Si avvicina la fase due e siamo ancora molto confusi. Noi dentisti, avvezzi a protocolli e procedure non sappiamo verso quale direzione gonfiare le vele. Non siamo ovviamente gli unici ma, a giudicare dalla considerazione del Governo siamo sicuramente tra gli “ultimi” cui rivolgere attenzioni e benefici. Solo da poco, e non per tutti, si è scardinato il prototipo del “professionista grasso”, abituato alla fuoriserie e alle crociere, avvezzo all’evasione fiscale e vacanziera.

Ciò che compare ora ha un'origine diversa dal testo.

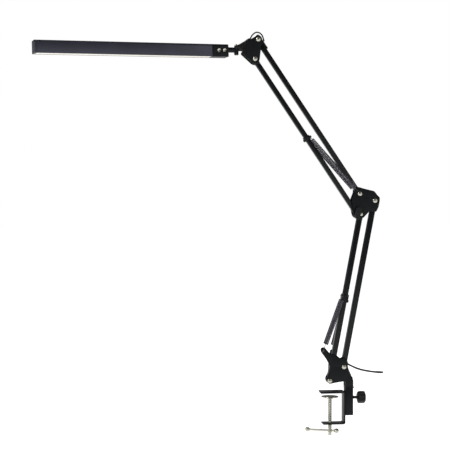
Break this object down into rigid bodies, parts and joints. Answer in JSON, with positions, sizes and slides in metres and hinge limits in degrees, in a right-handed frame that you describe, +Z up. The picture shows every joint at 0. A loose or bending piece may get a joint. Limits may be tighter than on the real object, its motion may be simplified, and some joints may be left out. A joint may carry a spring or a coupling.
{
  "type": "desk lamp",
  "caption": "Desk lamp: screw clamp, swivelling base bracket, sprung parallelogram arm with an elbow, and a slim light bar on a jointed neck",
  "frame": {"origin": "On the clamp screw's axis, on the underside of the top jaw's pad, which rests on the desk", "axes": "+Z up, the arm works in the XZ plane with the clamp's open side and the lamp head towards -X, +Y completes the right-handed frame"},
  "size_m": [0.7275, 0.2098, 0.834],
  "materials": {
    "black_steel": "satin black powder coat",
    "black_tube": "satin black enamel",
    "black_plastic": "fine-grained black nylon",
    "rubber": "matt black rubber",
    "cable": "satin black cable sheath",
    "steel": "bright nickel plate",
    "spring_steel": "dark oiled spring wire",
    "anodised": "dark anodised, fine drawn grain",
    "diffuser": "frosted cream acrylic",
    "board": "white solder mask"
  },
  "bodies": {
    "clamp": {"clamp_frame": "black_steel", "jaw_pad": "rubber", "post_socket": "black_steel"},
    "lock_knob": {"lock_knob": "black_plastic"},
    "foot": {"swivel_foot": "steel"},
    "screw": {"clamp_screw": "steel"},
    "handle": {"tommy_bar": "steel"},
    "base_bracket": {"base_neck": "black_steel", "base_plate_front": "black_steel", "base_plate_rear": "black_steel", "base_bolt_right": "steel", "base_bolt_left": "steel", "cable_gland": "black_plastic", "power_cord": "cable", "cord_coil": "cable", "cord_tie": "rubber", "cord_plug": "black_plastic"},
    "lower_right": {"lower_right_tube": "black_tube", "lower_right_foot_end": "black_plastic", "lower_right_top_end": "black_plastic"},
    "lower_left": {"lower_left_tube": "black_tube", "lower_left_foot_end": "black_plastic", "lower_left_top_end": "black_plastic", "lower_spring_clip": "black_steel", "lower_spring_front": "spring_steel", "lower_spring_rear": "spring_steel"},
    "elbow": {"elbow_plate_front": "black_steel", "elbow_plate_rear": "black_steel", "elbow_bolt_lower_right": "steel", "elbow_bolt_lower_left": "steel", "elbow_bolt_upper_right": "steel", "elbow_bolt_upper_left": "steel"},
    "elbow_knob": {"elbow_knob": "black_plastic"},
    "upper_right": {"upper_right_tube": "black_tube", "upper_right_foot_end": "black_plastic", "upper_right_top_end": "black_plastic"},
    "upper_left": {"upper_left_tube": "black_tube", "upper_left_foot_end": "black_plastic", "upper_left_top_end": "black_plastic", "upper_spring_clip": "black_steel", "upper_spring_front": "spring_steel", "upper_spring_rear": "spring_steel"},
    "head_bracket": {"head_plate_front": "black_steel", "head_plate_rear": "black_steel", "head_bolt_upper": "steel", "head_bolt_lower": "steel", "swivel_block": "black_steel", "head_cable": "cable"},
    "barrel": {"swivel_barrel": "black_plastic", "hinge_screw": "steel"},
    "neck": {"neck_stud": "black_steel"},
    "lamp_head": {"switch_cap": "black_plastic", "head_housing": "anodised", "outer_end_cap": "black_plastic", "led_board": "board", "diffuser": "diffuser"},
    "power_button": {"power_button": "steel"},
    "colour_button": {"colour_button": "steel"}
  },
  "joints": [
    {"name": "base_swivel", "type": "hinge", "parent": "clamp", "child": "base_bracket", "pos_m": [0.03925, 0, 0], "axis": [0, 0, 1], "continuous": true},
    {"name": "lock_knob_turn", "type": "hinge", "parent": "clamp", "child": "lock_knob", "pos_m": [0.06, 0, -0.01], "axis": [1, 0, 0], "range_deg": [-720, 20]},
    {"name": "foot_lift", "type": "slide", "parent": "clamp", "child": "foot", "axis": [0, 0, 1], "range_m": [-0.047, 0.0065]},
    {"name": "clamp_screw_turn", "type": "hinge", "parent": "foot", "child": "screw", "pos_m": [0, 0, -0.05], "axis": [0, 0, 1], "range_deg": [-13550, 1880]},
    {"name": "handle_slide", "type": "slide", "parent": "screw", "child": "handle", "axis": [0.9205, -0.3907, 0], "range_m": [-0.0045, 0.038]},
    {"name": "lower_arm_tilt", "type": "hinge", "parent": "base_bracket", "child": "lower_right", "pos_m": [0.028, 0, 0.0545], "axis": [0, 1, 0], "range_deg": [-45, 9]},
    {"name": "lower_left_tilt", "type": "hinge", "parent": "base_bracket", "child": "lower_left", "pos_m": [-0.00174, 0, 0.02628], "axis": [0, 1, 0], "range_deg": [-45.5, 9.5], "deforming": ["lower_spring_front", "lower_spring_rear"]},
    {"name": "elbow_level", "type": "hinge", "parent": "lower_right", "child": "elbow", "pos_m": [0.09347, 0, 0.39934], "axis": [0, 1, 0], "range_deg": [-9.5, 45.5]},
    {"name": "upper_arm_tilt", "type": "hinge", "parent": "elbow", "child": "upper_right", "pos_m": [0.06147, 0, 0.41364], "axis": [0, 1, 0], "range_deg": [-60, 14]},
    {"name": "upper_left_tilt", "type": "hinge", "parent": "elbow", "child": "upper_left", "pos_m": [0.05513, 0, 0.37364], "axis": [0, 1, 0], "range_deg": [-60.5, 14.5], "deforming": ["upper_spring_front", "upper_spring_rear"]},
    {"name": "elbow_knob_turn", "type": "hinge", "parent": "elbow", "child": "elbow_knob", "pos_m": [0.05513, 0, 0.37364], "axis": [0, 1, 0], "range_deg": [-360, 60]},
    {"name": "head_level", "type": "hinge", "parent": "upper_right", "child": "head_bracket", "pos_m": [-0.15213, 0, 0.72913], "axis": [0, 1, 0], "range_deg": [-14.5, 60.5], "deforming": ["head_cable"]},
    {"name": "head_swivel", "type": "hinge", "parent": "head_bracket", "child": "barrel", "pos_m": [-0.196, 0, 0.7073], "axis": [0.866, 0, 0.5], "range_deg": [-90, 90]},
    {"name": "head_yaw", "type": "hinge", "parent": "barrel", "child": "neck", "pos_m": [-0.196, 0, 0.7073], "axis": [0, 0, 1], "range_deg": [-60, 60]},
    {"name": "head_roll", "type": "hinge", "parent": "neck", "child": "lamp_head", "pos_m": [-0.196, 0, 0.7073], "axis": [-0.9698, -0.2418, -0.0305], "range_deg": [-90, 90]},
    {"name": "power_button_press", "type": "slide", "parent": "lamp_head", "child": "power_button", "axis": [-0.2419, 0.9703, 0], "range_m": [0, 0.0008], "stiffness_N_per_m": 600, "springref_m": -0.001},
    {"name": "colour_button_press", "type": "slide", "parent": "lamp_head", "child": "colour_button", "axis": [-0.2419, 0.9703, 0], "range_m": [0, 0.0008], "stiffness_N_per_m": 600, "springref_m": -0.001}
  ],
  "couplings": [
    {"joint": "clamp_screw_turn", "follows": "foot_lift", "rad_per_m": 5026.5},
    {"joint": "lower_left_tilt", "follows": "lower_arm_tilt", "ratio": 1},
    {"joint": "elbow_level", "follows": "lower_arm_tilt", "ratio": -1},
    {"joint": "upper_left_tilt", "follows": "upper_arm_tilt", "ratio": 1},
    {"joint": "head_level", "follows": "upper_arm_tilt", "ratio": -1}
  ]
}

Oggi la nostra è una attività meno appetibile come ben sanno i (più o meno) “giovani Colleghi”, spesso ad essa indirizzati da genitori con sogni inappagati (molti dei quali Medici del SSN).E quanti di loro scambierebbero i servizi di consulenza mal pagati (di studio autonomo non se ne parla per le pesanti incombenze e l’alto rischio d’impresa) con qualche ora di “specialistica” nel sistema pubblico!

Ci mancava anche il Covid 19 con “l’aggravante ad alto rischio” per impantanare definitivamente chi ha nel rapporto ravvicinato l’unica fonte di reddito. I sussidi, inconsistenti per alcuni, inarrivabili per altri non possono che rappresentare una temporanea solidarietà per chi, di fatto, non ha potuto espletare il proprio lavoro, pur (forse purtroppo) non gestendo un’attività chiusa per Decreto.

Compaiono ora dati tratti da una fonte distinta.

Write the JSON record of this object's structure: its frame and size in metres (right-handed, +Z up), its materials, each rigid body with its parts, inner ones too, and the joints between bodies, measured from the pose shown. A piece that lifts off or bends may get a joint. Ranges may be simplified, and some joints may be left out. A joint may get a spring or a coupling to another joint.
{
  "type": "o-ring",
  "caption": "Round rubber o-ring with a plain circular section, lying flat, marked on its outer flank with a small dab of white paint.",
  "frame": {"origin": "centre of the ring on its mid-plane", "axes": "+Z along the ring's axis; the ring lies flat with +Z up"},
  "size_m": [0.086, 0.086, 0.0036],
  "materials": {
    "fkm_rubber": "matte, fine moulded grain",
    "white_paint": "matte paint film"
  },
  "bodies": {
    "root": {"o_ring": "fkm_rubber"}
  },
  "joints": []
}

Ovviamente non si può e non si vuole vivere di sussidi ma precocemente tornare a quella normalità che già molto ci dava da pensare in tema di programmazione universitaria, pubblicità, autorizzazioni sanitarie, Aso, formazione ecc. ecc.

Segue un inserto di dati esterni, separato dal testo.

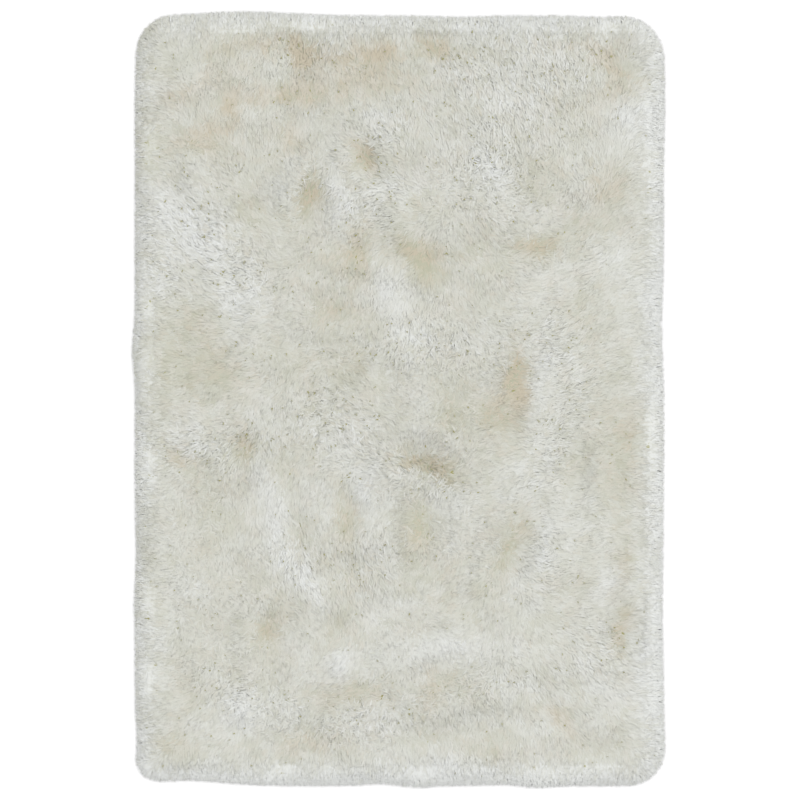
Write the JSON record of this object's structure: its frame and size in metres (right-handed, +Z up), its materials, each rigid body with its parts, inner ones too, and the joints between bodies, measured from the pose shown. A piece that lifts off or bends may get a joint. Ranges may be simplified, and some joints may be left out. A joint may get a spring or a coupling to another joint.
{
  "type": "shag rug",
  "caption": "Rectangular ivory shag rug with rounded corners, lying flat: a base cloth under a deep, lumpy pile whose outer locks lean out onto the floor.",
  "frame": {"origin": "on the floor, under the middle of the rug's outline", "axes": "+X across the rug, +Y along its length, +Z up out of the pile"},
  "size_m": [1.602, 2.333, 0.0549],
  "materials": {
    "base_cloth": "plain woven cotton blend, matt",
    "pile_yarn": "long polyester pile, soft silky sheen"
  },
  "bodies": {
    "root": {"backing": "base_cloth", "shag_pile": "pile_yarn"}
  },
  "joints": []
}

Certo, ascoltando i progetti di “patrimoniale”, si comprende come a breve saremo tutti chiamati a pagare ulteriormente il conto e difficile diventa chiedere quell’attenzione che, come ho detto, da sempre ci viene negata. Eppure, sono sicuro, non avremmo bisogno di molto.

Ci potrebbe bastare una minore fiscalità diretta e indiretta. A cominciare dall’Iva su prodotti ad uso odontoiatrico, che per  noi è un costo, e che, se scendesse considerevolmente, ci indurrebbe a quegli investimenti indispensabili per gli aggiornamenti strutturali; a cominciare dagli incentivi alla assunzione del personale, che al momento è considerato un elemento negativo nella presunzione di reddito delle nostre attività; a cominciare dall’aumento in numero e in consistenza delle  detrazioni sull’imponibile, ormai microscopiche  e dalle certificazioni di congruità, ad oggi raggiungibili solo con acrobazie di bilancio degne di un esperto circense.

Che dire inoltre della intempestiva calmierazione dei DPI, disponibili solo a prezzi da borsa nera e solo insieme a “offerte speciali” di dubbia efficacia e nessuna convenienza?

E poi ancora, e in questo sono chiamati i Presidenti CAO, necessitiamo di una grande campagna di riavvicinamento della Popolazione ai nostri studi e di una iniezione di fiducia e ottimismo ai Colleghi disorientati da messaggi spesso contraddittori, e rallentati dalla pressante limitazione alla “prestazione urgente”.